Interactive Investor said its cash rates were “highly visible” on its website, noting it “continually assesses treatment of interest on cash”.
“There can be plenty of circumstances where customers may maintain higher cash balances in the short term,” it added. “We think it is thought-provoking, given we are fundamentally an investment platform, that our rates do not compare unfavourably with many instant-access bank savings accounts.”
Analysts from investment bank RBC noted in September that although earnings had been meaningfully higher at the publicly listed investment platforms, their share price slide had continued.
“We have concerns that bloated revenues from this source might make profit growth more challenging as/when interest rates do eventually taper,” they wrote, noting there was also risk from regulation as the issue garners wider attention.
Hargreaves Lansdown’s share price is down 12 per cent this year while AJ Bell’s has fallen 28 per cent. Abrdn, of which Interactive Investor is just one business segment, is 13 per cent lower.
Frederic Malherbe, director of UCL’s Centre for Finance who has previously called for banks to be compelled to pass on the benefits of interest rate rises to savers, welcomed the FCA’s attention on the matter.

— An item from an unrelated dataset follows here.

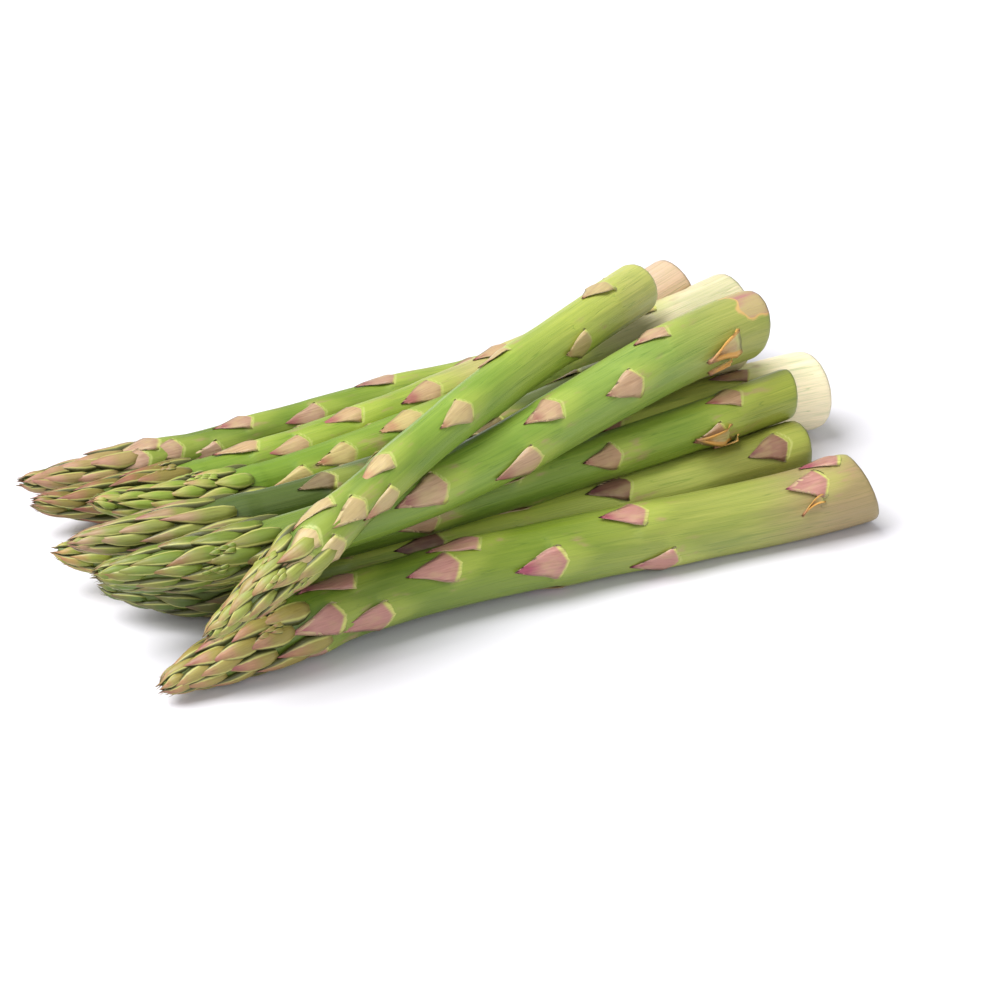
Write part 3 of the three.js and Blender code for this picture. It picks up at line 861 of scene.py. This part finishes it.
def make_bract_form():
    """A plump pointed bract, 2 wide, 1 long and 1 high, flat below, its foot at 0 and its point at 1."""
    bpy.ops.object.select_all(action="DESELECT")
    bpy.ops.mesh.primitive_cylinder_add(
        vertices=BRACT_SIDES, radius=1, depth=1, location=(0, 0.5, 0), rotation=(math.radians(-90), 0, 0))
    form = bpy.context.object
    bpy.ops.object.transform_apply(location=True, rotation=True, scale=False)
    bpy.ops.object.mode_set(mode="EDIT")
    bpy.ops.mesh.select_mode(type="EDGE")
    bpy.ops.mesh.select_all(action="DESELECT")
    shape = bmesh.from_edit_mesh(form.data)
    for edge in shape.edges:
        edge.select = abs(edge.verts[0].co.y - edge.verts[1].co.y) > 0.5
    bmesh.update_edit_mesh(form.data)
    bpy.ops.mesh.subdivide(number_cuts=BRACT_RINGS - 1)
    bpy.ops.object.mode_set(mode="OBJECT")
    set_attribute(form.data, "flat", corner_places(form.data))
    bpy.ops.object.mode_set(mode="EDIT")
    bpy.ops.mesh.select_mode(type="VERT")
    shape = bmesh.from_edit_mesh(form.data)
    for ring in range(BRACT_RINGS + 1):
        along = ring / BRACT_RINGS
        width = max(math.sin(math.pi * (0.25 + 0.75 * along ** 0.8)) ** 0.95, 0.03)
        resize_row(shape, form.data, along, 0.25 / BRACT_RINGS, width, width ** 0.8)
    for corner in shape.verts:
        corner.select = corner.co.z < -0.001
    shape.select_flush_mode()
    bmesh.update_edit_mesh(form.data)
    bpy.ops.transform.resize(value=(1, 1, UNDERSIDE_HEIGHT), center_override=(0, 0, 0))
    bpy.ops.object.mode_set(mode="OBJECT")
    return form


def bract_places(spear, draw, bract_count, low_length, half_width, bud_count):
    """The head's bracts from the lowest up, then the beads of its side buds and the hairs at its tip."""
    leaves = []
    for count in range(bract_count):
        share = count / (bract_count - 1)
        reach = spear["bracts_reach"] - LAST_BRACT_FROM_TIP
        from_tip = LAST_BRACT_FROM_TIP + reach * (1 - share) ** 1.15
        length = min(low_length * (1 - BRACT_SHORTENING * share), from_tip + 1) * draw.uniform(*BRACT_SPREAD)
        rise = 1.1 - 0.7 * share
        loose = (draw.random() < LOOSE_BRACTS) * (1 - share)
        leaves.append(dict(
            distance=spear["length"] - from_tip, turn=GOLDEN_TURN * count + draw.uniform(-0.2, 0.2),
            length=length,
            half_width=half_width * (1 - BRACT_NARROWING * share) * draw.uniform(*BRACT_SPREAD),
            arch=0.5, lifts=(-0.8, -0.6, 0.4 * rise, rise * draw.uniform(0.5, 1.1) + loose), curl=0,
            puff=2.3 - 1.2 * share, twist=draw.uniform(-1.5, 1.5), chance=draw.random()))
    for count in range(bud_count):
        parent = leaves[count + draw.integers(0, 5)]
        side = draw.choice([-1, 1]) * draw.uniform(0.30, 0.45)
        start = parent["distance"] + draw.uniform(3, 9)
        for bead in range(BEADS):
            around = GOLDEN_TURN * bead
            height = 1.4 + 0.6 * math.sin(around) - 0.1 * bead
            leaves.append(dict(
                distance=start + BEAD_STEP * bead, turn=parent["turn"] + side + 0.10 * math.cos(around),
                length=3.6, half_width=0.8, arch=0,
                lifts=(height - 0.5, height - 0.3, height, height - 0.1), curl=0,
                puff=0.8, twist=draw.uniform(-0.4, 0.4), chance=draw.uniform(0, 0.3)))
    for count in range(TIP_HAIRS):
        leaves.append(dict(
            distance=spear["length"] - draw.uniform(1.5, 5), turn=draw.uniform(0, 2 * math.pi),
            length=draw.uniform(2.5, 4), half_width=0.16, arch=0,
            lifts=(0.3, 0.6, 1.1, draw.uniform(1.2, 2)), curl=0,
            puff=0.12, twist=draw.uniform(-0.8, 0.8), chance=draw.random()))
    return leaves


bract_form = make_bract_form()
for name, spear in SPEARS.items():
    bract_count, low_length, half_width, bud_count, foot, middle, point = HEADS[name]
    draw = np.random.default_rng(200 + spear["seed"])
    bracts = bract_places(spear, draw, bract_count, low_length, half_width, bud_count)
    piece = grow_leaves(name + "_bracts", bract_form, spear, bracts)
    piece.data.materials.append(make_leaf_material(
        name + "_bract_skin", [(0.1, foot), (0.35, foot), (0.65, middle), (0.95, point)],
        tint=foot, margin=0.8, margin_colour=BRACT_MARGIN, margin_start=0.5, root=BRACT_GAP_SHADE,
        change=0.35))
    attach(piece, "root")
    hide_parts(name)
bpy.data.objects.remove(bract_form)


# Table and light
# A plain white surface. The light comes from a wide window above, to the left and a little behind,
# and a weak card in front opens the shadows, which fall softly to the right.
FLOOR_SIZE = 6
FLOOR_COLOUR = (0.71, 0.70, 0.74)
FLOOR_DROP = 0.0001
WORLD_STRENGTH = 0.47
WINDOW_PLACE = (-1.45, 0.22, 2.5)
WINDOW_SIZE = 2.1
WINDOW_POWER = 137
CARD_PLACE = (-0.3, -1.2, 0.7)
CARD_SIZE = 0.8
CARD_POWER = 6

bpy.ops.object.select_all(action="DESELECT")
bpy.ops.mesh.primitive_plane_add(size=FLOOR_SIZE, location=(0, 0, -FLOOR_DROP))
floor = bpy.context.object
floor.name = "floor"
floor_material, floor_tree, floor_shader = new_material("white_floor")
floor_shader.inputs["Base Color"].default_value = (*FLOOR_COLOUR, 1)
floor_shader.inputs["Roughness"].default_value = 0.9
floor_shader.inputs["Specular IOR Level"].default_value = 0.1
floor.data.materials.append(floor_material)

world = bpy.data.worlds.new("studio")
world.use_nodes = True
world.node_tree.nodes["Background"].inputs["Color"].default_value = (1, 1, 1, 1)
world.node_tree.nodes["Background"].inputs["Strength"].default_value = WORLD_STRENGTH
bpy.context.scene.world = world
bpy.context.scene.view_settings.view_transform = "Standard"


def add_light(name, place_from, size, power):
    """A soft square light that faces the pile."""
    data = bpy.data.lights.new(name, "AREA")
    data.size = size
    data.energy = power
    light = bpy.data.objects.new(name, data)
    light.location = place_from
    light.rotation_euler = Vector(place_from).to_track_quat("Z", "Y").to_euler()
    bpy.context.collection.objects.link(light)


add_light("window", WINDOW_PLACE, WINDOW_SIZE, WINDOW_POWER)
add_light("front_card", CARD_PLACE, CARD_SIZE, CARD_POWER)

“Together with some pressure to make transfer of funds in and out the platforms easier, this can only increase the competitiveness of the deposit market in the UK,” he said. “The lack thereof has cost enough to savers in the past 12 months.”
The consumer duty, a standard by the FCA, came into force on July 31 this year and requires asset managers, banks and other companies to prove that they have acted fairly and transparently and delivered “good outcomes” for customers.